Consumers believed that mobile services could enhance activities such as shopping, banking and leisure time, with mobile applications developed to meet any entertainment, communications, utility and productivity needs.

Mobile services were also changing industry roles, improving sectors such as agriculture, education, transportation and healthcare, as well as communications with government and local authorities, while assisting in social improvements in sub-Saharan Africa.

“Sub-Saharan [African] mobile consumers use their devices throughout the day, in different locations and for a range of activities. The growing trend for anytime, anywhere access to services and features is a key driver of mobile broadband use in the region,” the report noted.

Head of Ericsson South Africa Magnus Mchunguzi said a standout trend emerging from the report this year was the ever-increasing uptake in mobile banking and social media.

The financial sector was a key area in which mobile phones had transformed consumers’ behaviours, promoting financial inclusion  – and sub-Saharan Africa was leading the world.

“The growing need to be financially independent and increasing mobile penetration is driving the use of mobile phones as a banking channel … with traditional banking services [in effect] ported into the mobile spectrum,” Mchunguzi said.

Mobile banking had provided consumers with cheaper access to their finances, owing to a reduced need to travel and the lower overall cost of using a mobile phone for financial transactions, while offering additional services such as health insurance and lending, the ability to pay or receive salaries and pay for services online.

Further, mobile banking had moved beyond urban centres to peripheral surroundings and beyond, with significant uptake and use in rural areas, where 75% of the sub-Saharan African population lived.

Further, about 58% of mobile users in the region showed an interest in using mobile banking and mobile wallets in future.

The “rise in sophistication” of social-networking platforms had also played a role in the growth of mobile traffic, with 74% of sub-Saharan Africa social network users sending messages to friends, 62% checking their friends’ updates, 46% uploading photos/videos to social media and 15% streaming content from these platforms.

The broader and increasing access to increasingly low-cost smart devices would have a ripple effect on data traffic, as the smartphone becomes the consumer’s computer, bank, social platform, school, camera and global positioning system, besides others, which would further drive growth in access to Internet and improved networks in the region.

At the end of 2013, sub-Saharan Africa had a 70% mobile penetration rate and was “rapidly closing in” on the global mobile penetration rate of 92%.

By the end of 2014, Ericsson forecast that there would be over 635-million subscriptions in sub-Saharan Africa. This was predicted to rise to about 930-million by the end of 2019.

Smartphone penetration, which was only about 15% currently, was expected to increase to between 30% and 40% within the next three years, Mchunguzi said.

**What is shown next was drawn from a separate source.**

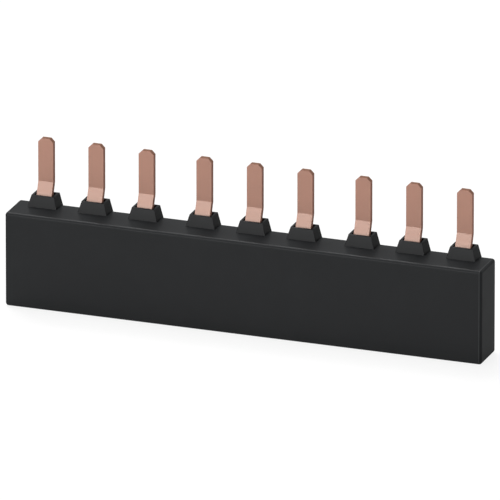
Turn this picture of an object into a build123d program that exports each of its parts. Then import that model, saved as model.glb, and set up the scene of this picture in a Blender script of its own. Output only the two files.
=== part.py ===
from build123d import *

import os
from math import cos, radians, tan

# Three-phase busbar for a row of circuit breakers.
# Three punched copper combs lie one behind the other in a moulded housing.
# Every tab ends in the rear layer, passes its collar and bends back to a blade.
# Millimetres. X runs along the housing, Y from front to back, Z up.
# The origin is the centre of the flat base.

# Poles: each breaker takes one blade of every phase, in the same order
breaker_count = 3
breaker_pitch = 45.0
pole_pitch = 14.3
end_margin = 8.2

# Copper combs, punched and bent from one sheet
copper = 1.5
strip_height = 8.0
strip_overhang = 2.5
tab_width = 4.3
root_radius = 1.0
bend_radius = 0.5
blade_reach = 15.55
blade_offset = 1.5
blade_slant = 21.0
slant_depth = 0.7
tip_chamfer = 1.0
crossover_rise = 2.0
crossover_slant = 45.0
key_depth = 1.0

# Insulating plates between the combs
barrier = 1.1
barrier_lap = 2.6
hood_lap = 2.3
layer_gap = 0.2
slot_gap = 0.1

# Moulded housing
wall = 1.75
roof = 1.5
housing_height = 26.5
edge_radius = 0.85
cavity_radius = 0.5
rib = 1.2

# Collars and the pockets that the tabs pass through
collar_height = 3.2
collar_rim = 0.65
collar_front_rim = 0.5
collar_side_draft = 16.0
collar_front_draft = 10.0
collar_edge_radius = 0.15
pocket_side_gap = 0.45
pocket_front_gap = 0.4
pocket_reach = 5.0

# Cover that closes the underside
cover = 1.5
ledge = 0.6
cover_gap = 0.1
cover_chamfer = 0.2
cradle = 0.9
bead_radius = 0.3
bead_length = 6.0

# Places along X
half_group = (breaker_count - 1) / 2
breaker_xs = [(i - half_group) * breaker_pitch for i in range(breaker_count)]
phase_shifts = [-pole_pitch, 0.0, pole_pitch]
pole_xs = sorted(b + s for b in breaker_xs for s in phase_shifts)
rib_xs = [(a + b) / 2 for a, b in zip(pole_xs, pole_xs[1:])]
key_x = max(x for x in rib_xs if x < 0)
housing_length = pole_xs[-1] - pole_xs[0] + 2 * end_margin

# Layers along Y
layer_pitch = copper + barrier + 2 * layer_gap
cavity_depth = 3 * copper + 2 * barrier + 6 * layer_gap
housing_depth = cavity_depth + 2 * wall
exit_y = cavity_depth / 2 - layer_gap - copper / 2
layer_ys = [exit_y - step * layer_pitch for step in (2, 1, 0)]
barrier_ys = [(front + back) / 2 for front, back in zip(layer_ys, layer_ys[1:])]
blade_y = exit_y + blade_offset

# Heights
strip_bottom = cover + cradle
strip_top = strip_bottom + strip_height
barrier_top = strip_top + barrier_lap
ceiling = housing_height - roof
rim_top = housing_height + collar_height
slant_start = rim_top - slant_depth
slant_end = slant_start + blade_offset / tan(radians(blade_slant))
blade_top = rim_top + blade_reach

# Pocket through each collar and the roof
pocket_width = tab_width + 2 * pocket_side_gap
pocket_front = exit_y - copper / 2 - pocket_front_gap
pocket_back = housing_depth / 2 - collar_rim

# How far from a height an edge may lie and still be picked there
pick_tolerance = 0.01


def block(x_span, y_span, z_span):
    """A rectangular block between the two limits given for each axis."""
    size = [high - low for low, high in (x_span, y_span, z_span)]
    middle = [(high + low) / 2 for low, high in (x_span, y_span, z_span)]
    return Pos(*middle) * Box(*size)


def bent_strip(width, thickness, points):
    """Flat strip of even thickness that follows points (y, z), bent at each corner."""
    path_points = [(0, y, z) for y, z in points]
    path = FilletPolyline(*path_points, radius=bend_radius + thickness / 2)
    start = Plane(origin=path_points[0], x_dir=(1, 0, 0), z_dir=(0, 0, 1))
    return sweep(start * Rectangle(width, thickness), path)


def crossover_end(start_y, start_z, run):
    """End of a run that slants back by the crossover angle from the vertical."""
    return start_y + run, start_z + run / tan(radians(crossover_slant))


def tab(layer_y):
    """One tab, from the root of its strip to the chamfered tip of the blade."""
    points = [(layer_y, strip_bottom)]
    if layer_y < exit_y:
        start_z = strip_top + crossover_rise
        points += [(layer_y, start_z), crossover_end(layer_y, start_z, exit_y - layer_y)]
    points += [(exit_y, slant_start), (blade_y, slant_end), (blade_y, blade_top)]
    strip = bent_strip(tab_width, copper, points)
    tip_edges = strip.edges().filter_by(Axis.Y).group_by(Axis.Z)[-1]
    return chamfer(tip_edges, tip_chamfer)


def phase_bar(layer_y, tab_xs):
    """Comb of one phase: a strip on edge with a tab for each breaker."""
    reach = tab_width / 2 + strip_overhang
    x_span = (tab_xs[0] - reach, tab_xs[-1] + reach)
    y_span = (layer_y - copper / 2, layer_y + copper / 2)
    bar = block(x_span, y_span, (strip_bottom, strip_top))
    bar += [Pos(x, 0, 0) * tab(layer_y) for x in tab_xs]
    root_heights = (strip_top - pick_tolerance, strip_top + pick_tolerance)
    root_edges = bar.edges().filter_by(Axis.Y).filter_by_position(Axis.Z, *root_heights)
    bar = fillet(root_edges, root_radius)
    key_half = rib / 2 + slot_gap
    key_top = strip_bottom + key_depth
    return bar - block((key_x - key_half, key_x + key_half), y_span, (strip_bottom, key_top))


def phase_barrier(barrier_y, tab_xs):
    """Plate between two combs, with a hood under each tab that crosses over it.

    A hood stays half a layer behind its tab, and ends level with the exit layer's back.
    """
    half = housing_length / 2 - wall - cover_gap
    y_span = (barrier_y - barrier / 2, barrier_y + barrier / 2)
    plate = block((-half, half), y_span, (cover, barrier_top))
    bend_z = strip_top + crossover_rise - layer_pitch / 2 * tan(radians(crossover_slant) / 2)
    end_y = exit_y + copper / 2 - barrier / 2 * cos(radians(crossover_slant))
    points = [(barrier_y, cover), (barrier_y, bend_z), crossover_end(barrier_y, bend_z, end_y - barrier_y)]
    hood_width = tab_width + 2 * hood_lap
    hood = bent_strip(hood_width, barrier, points)
    opening = block((-hood_width / 2, hood_width / 2), y_span, (strip_top, barrier_top))
    for x in tab_xs:
        plate = plate - Pos(x, 0, 0) * opening + Pos(x, 0, 0) * hood
    return plate


def collar():
    """Four-sided collar with a flush back, carried down into the roof by its own draft."""
    def outline(z):
        drop = rim_top - z
        half_width = pocket_width / 2 + collar_rim + drop * tan(radians(collar_side_draft))
        front = pocket_front - collar_front_rim - drop * tan(radians(collar_front_draft))
        back = housing_depth / 2
        return Pos(0, (front + back) / 2, z) * Rectangle(2 * half_width, back - front)

    body = loft([outline(ceiling), outline(rim_top)])
    back_edges = body.edges().group_by(Axis.Y)[-1]
    return fillet(body.faces().sort_by(Axis.Y)[0].edges() - back_edges, collar_edge_radius)


def pocket():
    """Opening from the collar's rim down past the roof, where it also relieves the rear wall."""
    half = pocket_width / 2
    return block((-half, half), (pocket_front, pocket_back), (ceiling - pocket_reach, rim_top))


def barrier_slots(x, z_span):
    """The two slots that a cross rib leaves for the barriers."""
    half = barrier / 2 + slot_gap
    return [block((x - rib, x + rib), (y - half, y + half), z_span) for y in barrier_ys]


def snap_beads(radius, length, half_depth):
    """Round beads along both long edges of the cover, or with more radius their grooves."""
    bead = Rot(0, 90, 0) * Cylinder(radius, length)
    return [Pos(x, y, cover / 2) * bead for x in pole_xs for y in (-half_depth, half_depth)]


def rounded_block(half_length, half_depth, z_span, radius):
    """Block centred on the origin with rounded upright corners."""
    body = block((-half_length, half_length), (-half_depth, half_depth), z_span)
    return fillet(body.edges().filter_by(Axis.Z), radius)


def cross_rib(x):
    """Rib from the roof down to the strips, which holds them on the cover."""
    y_span = (-cavity_depth / 2, cavity_depth / 2)
    body = block((x - rib / 2, x + rib / 2), y_span, (strip_top, ceiling))
    return body - barrier_slots(x, (strip_top, barrier_top + slot_gap))


def housing():
    """Moulded shell with collars on the roof, open underneath."""
    half_length = housing_length / 2
    half_depth = housing_depth / 2
    outer = block((-half_length, half_length), (-half_depth, half_depth), (0, housing_height))
    shell = fillet(outer.edges(), edge_radius)
    shell += [Pos(x, 0, 0) * collar() for x in pole_xs]
    shell -= rounded_block(half_length - wall, cavity_depth / 2, (0, ceiling), cavity_radius)
    seat_length = half_length - wall + ledge
    seat_depth = cavity_depth / 2 + ledge
    shell -= rounded_block(seat_length, seat_depth, (0, cover), cavity_radius)
    shell -= snap_beads(bead_radius + cover_gap, bead_length + 2 * cover_gap, seat_depth - cover_gap)
    shell -= [Pos(x, 0, 0) * pocket() for x in pole_xs]
    shell += [cross_rib(x) for x in rib_xs]
    return shell


def base_cover():
    """Cover flush in the underside, with cradles that carry the strips and barriers."""
    half_length = housing_length / 2 - wall + ledge - cover_gap
    half_depth = cavity_depth / 2 + ledge - cover_gap
    plate = rounded_block(half_length, half_depth, (0, cover), cavity_radius)
    plate = chamfer(plate.edges().group_by(Axis.Z)[0], cover_chamfer)
    plate += snap_beads(bead_radius, bead_length, half_depth)
    cradle_half = cavity_depth / 2 - slot_gap
    for x in rib_xs:
        top = strip_bottom + (key_depth - slot_gap if x == key_x else 0)
        cradle_block = block((x - rib / 2, x + rib / 2), (-cradle_half, cradle_half), (cover, top))
        plate += cradle_block - barrier_slots(x, (cover, top))
    return plate


parts = {
    "housing": housing(),
    "base_cover": base_cover(),
}
for number, (y, shift) in enumerate(zip(layer_ys, phase_shifts), start=1):
    tab_xs = [x + shift for x in breaker_xs]
    parts[f"phase_bar_l{number}"] = phase_bar(y, tab_xs)
for name, y, shift in zip(("front", "rear"), barrier_ys, phase_shifts):
    tab_xs = [x + shift for x in breaker_xs]
    parts[f"phase_barrier_{name}"] = phase_barrier(y, tab_xs)

os.makedirs("parts", exist_ok=True)
for name, solid in parts.items():
    export_step(solid, f"parts/{name}.step")
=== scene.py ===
import math

import bmesh
import bpy
import numpy as np
from bpy.props import FloatProperty, FloatVectorProperty, PointerProperty
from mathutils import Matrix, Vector


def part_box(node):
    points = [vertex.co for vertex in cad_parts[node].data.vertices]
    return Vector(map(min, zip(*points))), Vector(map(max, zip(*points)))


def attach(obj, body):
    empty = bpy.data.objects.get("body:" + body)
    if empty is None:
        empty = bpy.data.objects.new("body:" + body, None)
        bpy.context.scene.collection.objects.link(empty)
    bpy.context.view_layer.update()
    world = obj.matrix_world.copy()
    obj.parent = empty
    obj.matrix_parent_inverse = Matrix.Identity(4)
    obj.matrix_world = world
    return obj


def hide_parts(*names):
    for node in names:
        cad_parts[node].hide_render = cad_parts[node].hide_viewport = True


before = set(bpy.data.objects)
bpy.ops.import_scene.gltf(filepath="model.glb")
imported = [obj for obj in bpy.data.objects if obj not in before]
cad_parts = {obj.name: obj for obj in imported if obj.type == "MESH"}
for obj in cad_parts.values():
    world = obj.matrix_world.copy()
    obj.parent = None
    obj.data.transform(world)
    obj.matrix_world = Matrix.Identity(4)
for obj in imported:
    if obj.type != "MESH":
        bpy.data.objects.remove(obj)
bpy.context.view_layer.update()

bl_info = {
    "name": "Three-Phase Busbar Finish",
    "version": (1, 0, 0),
    "blender": (4, 5, 0),
    "location": "3D View > Sidebar > Busbar",
    "description": "Finishes a comb busbar in moulded plastic and punched copper",
    "category": "Object",
}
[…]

The region’s mobile data traffic was expected to grow about twenty-fold between the end of 2013 and the end of 2019. Globally, mobile data traffic was forecast to jump ten-fold during the same period.

With digital technology fast becoming “a part of everyday life” in sub-Saharan Africa, improved network performance would be “imperative” as increased traffic strained existing networks.

The increase in affordable smartphones in sub-Saharan Africa’s mobile market would contribute to a rise in third-generation (3G) and fourth-generation (4G) technologies, with 75% of mobile subscriptions in sub-Saharan Africa expected to be on 3G- or 4G-enabled networks by the end of 2019.

“With the growing middle-class, low-cost smartphones entering the region’s mobile market and mobility becoming integral to people’s lives, WCDMA/HSPA [wideband code division multiple access/high-speed packet access] and long-term evolution are increasingly the technologies of choice,” the report indicated.

However, the dominance of lower-income consumers using second-generation-enabled handsets in the market meant global system for mobile communications, or GSM, would remain the dominant technology in the region until 2018.